• **Description of the task**: Look through the lines below and state how many hold the word "data". Write only the number.
** Start Excerpted records **
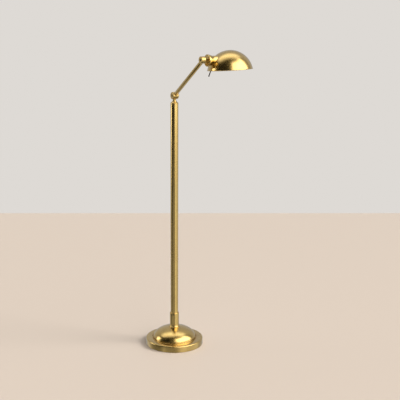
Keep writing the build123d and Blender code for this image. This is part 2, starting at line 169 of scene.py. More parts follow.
def make_world():
    """Lights the lamp with the panels, the ceiling and the room behind; the camera sees a plain wall."""
    world = bpy.data.worlds.new("studio")
    bpy.context.scene.world = world
    world.use_nodes = True
    tree = world.node_tree
    tree.nodes.clear()
    direction = tree.nodes.new("ShaderNodeTexCoord").outputs["Generated"]

    def along(axis):
        node = tree.nodes.new("ShaderNodeVectorMath")
        node.operation = "DOT_PRODUCT"
        tree.links.new(direction, node.inputs[0])
        node.inputs[1].default_value = axis
        return node.outputs["Value"]

    degrees = 180 / math.pi
    sideways, near, height = along(right), along(towards), along(up)
    azimuth = calc(tree, "MULTIPLY", calc(tree, "ARCTAN2", sideways, near), degrees)
    elevation = calc(tree, "MULTIPLY", calc(tree, "ARCSINE", height), degrees)

    behind = remap(tree, calc(tree, "ABSOLUTE", azimuth), 90, 135)
    light = calc(tree, "ADD", DARK_ROOM, calc(tree, "MULTIPLY", behind, BEHIND_LIGHT))
    for strength, shape in PANELS:
        lit = patch(tree, azimuth, elevation, *shape)
        light = calc(tree, "ADD", light, calc(tree, "MULTIPLY", lit, strength))
    level = calc(tree, "MAXIMUM", height, LOWEST_RAY)
    ceiling = patch(tree, calc(tree, "DIVIDE", sideways, level), calc(tree, "DIVIDE", near, level), *CEILING)
    light = calc(tree, "ADD", light, calc(tree, "MULTIPLY", ceiling, CEILING_LIGHT))

    tint = tree.nodes.new("ShaderNodeCombineColor")
    for socket, share in zip(tint.inputs[:3], LIGHT_TINT):
        tree.links.new(calc(tree, "MULTIPLY", light, share), socket)
    lighting = tree.nodes.new("ShaderNodeBackground")
    tree.links.new(tint.outputs[0], lighting.inputs["Color"])
    backdrop = tree.nodes.new("ShaderNodeBackground")
    backdrop.inputs["Color"].default_value = (*PALE_WALL, 1)
    seen = tree.nodes.new("ShaderNodeLightPath").outputs["Is Camera Ray"]
    mix = tree.nodes.new("ShaderNodeMixShader")
    tree.links.new(seen, mix.inputs[0])
    tree.links.new(lighting.outputs[0], mix.inputs[1])
    tree.links.new(backdrop.outputs[0], mix.inputs[2])
    output = tree.nodes.new("ShaderNodeOutputWorld")
    tree.links.new(mix.outputs[0], output.inputs["Surface"])


# ---- materials ----
BRASS_TONES = (0.79, 0.55, 0.165), (0.63, 0.41, 0.11)
LACQUER_ROUGHNESS = 0.16
LACQUER_IOR = 1.55


def new_material(name):
    """The material, its tree, its shader and the place on the piece as a socket."""
    material = bpy.data.materials.new(name)
    material.use_nodes = True
    tree = material.node_tree
    shader = tree.nodes["Principled BSDF"]
    place = tree.nodes.new("ShaderNodeTexCoord").outputs["Object"]
    return material, tree, shader, place


def add_bump(tree, shader, height, distance):
    bump = tree.nodes.new("ShaderNodeBump")
    bump.inputs["Distance"].default_value = distance
    bump.inputs["Strength"].default_value = 1.0
    tree.links.new(height, bump.inputs["Height"])
    tree.links.new(bump.outputs["Normal"], shader.inputs["Normal"])


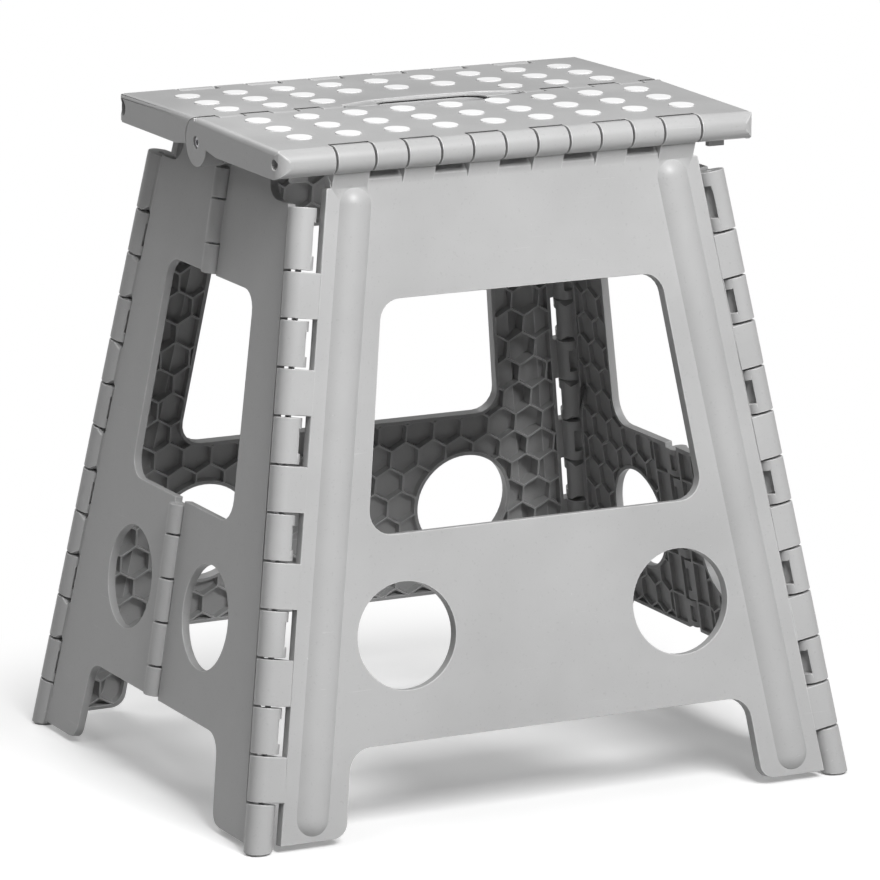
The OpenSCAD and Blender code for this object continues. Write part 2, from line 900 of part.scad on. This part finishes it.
module front_dots() {
    color(dot_colour)
        dots(1);
}
module back_dots() {
    color(dot_colour)
        rotate([0, 0, 180])
            dots(0);
}

// Rods and pins
module seat_rod() {
    at_edge_line()
        along_x(-rail_end - rod_mouth_depth, rail_end + rod_mouth_depth, seat_rod_r);
}
module seat_front_rod() {
    color(steel_colour)
        seat_rod();
}
module seat_back_rod() {
    color(steel_colour)
        rotate([0, 0, 180])
            seat_rod();
}
module seat_pin(side) {
    a = boss_a(0) - knuckle_gap;
    b = seat_x - counterbore_depth / 2;
    at_boss_line()
        mirror([side > 0 ? 0 : 1, 0, 0])
            difference() {
                along_x(a, b, pin_r);
                along_x(b - pin_dimple_r, b + over, pin_dimple_r);
            }
}
module seat_left_pin() {
    color(steel_colour)
        seat_pin(-1);
}
module seat_right_pin() {
    color(steel_colour)
        seat_pin(1);
}
rod_from = corner_lift + plug_z + stem_len + rod_end_inset;
module corner_rod(side) {
    at_line(side_line, front_edge_angle, side)
        along_y(rod_from, corner_top - rod_end_inset, rod_r);
}
module left_front_rod() {
    color(steel_colour)
        on_front()
            corner_rod(-1);
}
module right_front_rod() {
    color(steel_colour)
        on_front()
            corner_rod(1);
}
module left_back_rod() {
    color(steel_colour)
        on_back()
            corner_rod(1);
}
module right_back_rod() {
    color(steel_colour)
        on_back()
            corner_rod(-1);
}
module mid_rod(base, last) {
    from = base + rod_end_inset;
    to = mid_start(base, last) + mid_end_len - rod_end_inset;
    translate([0, 0, mid_w])
        along_y(from, to, rod_r);
}
module left_upper_rod() {
    color(steel_colour)
        on_left()
            mid_rod(upper_from, 2);
}
module left_lower_rod() {
    color(steel_colour)
        on_left()
            mid_rod(lower_from, 4);
}
module right_upper_rod() {
    color(steel_colour)
        on_right()
            mid_rod(upper_from, 2);
}
module right_lower_rod() {
    color(steel_colour)
        on_right()
            mid_rod(lower_from, 4);
}

// Foot plugs
module plug(sx, sy) {
    color(dot_colour)
        at_foot(sx, sy) {
            cylinder(h = plug_z, r = plug_r);
            cylinder(h = plug_z + stem_len, r = stem_r);
        }
}
module left_front_plug() {
    plug(-1, -1);
}
module left_back_plug() {
    plug(-1, 1);
}
module right_front_plug() {
    plug(1, -1);
}
module right_back_plug() {
    plug(1, 1);
}

front_panel();
back_panel();
left_front_panel();
left_back_panel();
right_front_panel();
right_back_panel();
seat_front();
seat_back();
seat_front_rod();
seat_back_rod();
seat_left_pin();
seat_right_pin();
left_front_rod();
left_back_rod();
right_front_rod();
right_back_rod();
left_upper_rod();
left_lower_rod();
right_upper_rod();
right_lower_rod();
left_front_plug();
left_back_plug();
right_front_plug();
right_back_plug();
front_dots();
back_dots();
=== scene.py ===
import json
import math

import bmesh
import bpy
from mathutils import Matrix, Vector
from mathutils.bvhtree import BVHTree

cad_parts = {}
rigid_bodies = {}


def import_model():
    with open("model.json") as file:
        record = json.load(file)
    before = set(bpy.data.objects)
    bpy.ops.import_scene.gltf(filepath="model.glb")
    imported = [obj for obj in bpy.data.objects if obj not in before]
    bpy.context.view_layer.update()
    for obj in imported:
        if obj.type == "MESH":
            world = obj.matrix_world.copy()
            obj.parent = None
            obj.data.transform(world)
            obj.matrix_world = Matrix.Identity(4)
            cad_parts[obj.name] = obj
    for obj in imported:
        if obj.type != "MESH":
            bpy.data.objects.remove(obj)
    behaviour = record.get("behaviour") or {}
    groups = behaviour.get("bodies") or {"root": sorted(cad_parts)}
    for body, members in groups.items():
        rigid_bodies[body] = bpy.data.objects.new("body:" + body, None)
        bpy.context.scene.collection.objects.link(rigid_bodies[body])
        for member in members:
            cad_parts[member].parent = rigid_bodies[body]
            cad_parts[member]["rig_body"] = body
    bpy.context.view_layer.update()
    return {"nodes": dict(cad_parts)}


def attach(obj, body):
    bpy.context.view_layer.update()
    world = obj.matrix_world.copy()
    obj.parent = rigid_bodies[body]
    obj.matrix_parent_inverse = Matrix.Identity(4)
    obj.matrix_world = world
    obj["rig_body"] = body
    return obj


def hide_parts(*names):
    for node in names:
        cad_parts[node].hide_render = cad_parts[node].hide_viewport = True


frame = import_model()
MM = 0.001

# Camera, in front of the left corner and a little above the seat
LENS = 247.51
SENSOR = 36
CLIP = (0.1, 60)
EYE = (-1.5328, -3.1004, 0.9753)
YAW = math.radians(25.59)
PITCH = math.radians(12.75)
# Where the middle of the frame lies beside that direction, as a share of the distance
ASIDE = 0.013275
BELOW = 0.001666

# Edges of the mouldings: the angles that are rounded, how far, and how strong their painted highlight is
WELD = 0.003 * MM
FLAT = math.radians(0.15)
SHARP = math.radians(28)
STILL_SHARP = math.radians(31)
CREASE = math.radians(38)
OUTER_ROUND = 0.6 * MM
RIB_ROUND = 0.3 * MM
OUTER_HIGHLIGHT = 0.6
RIB_HIGHLIGHT = 1.0
FARTHEST_FROM_CAD = 0.65 * MM
FACES_INWARD = -0.5
SPILL = 1.02
SPILL_AREA = 1 * MM * MM

# Skin of the mould: spots to a metre, and depths in metres
GRAIN_SPOTS = 1500.0
WAVE_SPOTS = 24.0
CLOUD_SPOTS = 11.0
SPECK_SPOTS = 620.0
HIGHLIGHT_PATCH_SPOTS = 90.0
SCUFF_SPOTS = 14.0
GRAIN_DEPTH = 0.0002
WAVE_DEPTH = 0.004
SPECK_DARKNESS = 0.14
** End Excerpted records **
• **Result of this exercise**: 7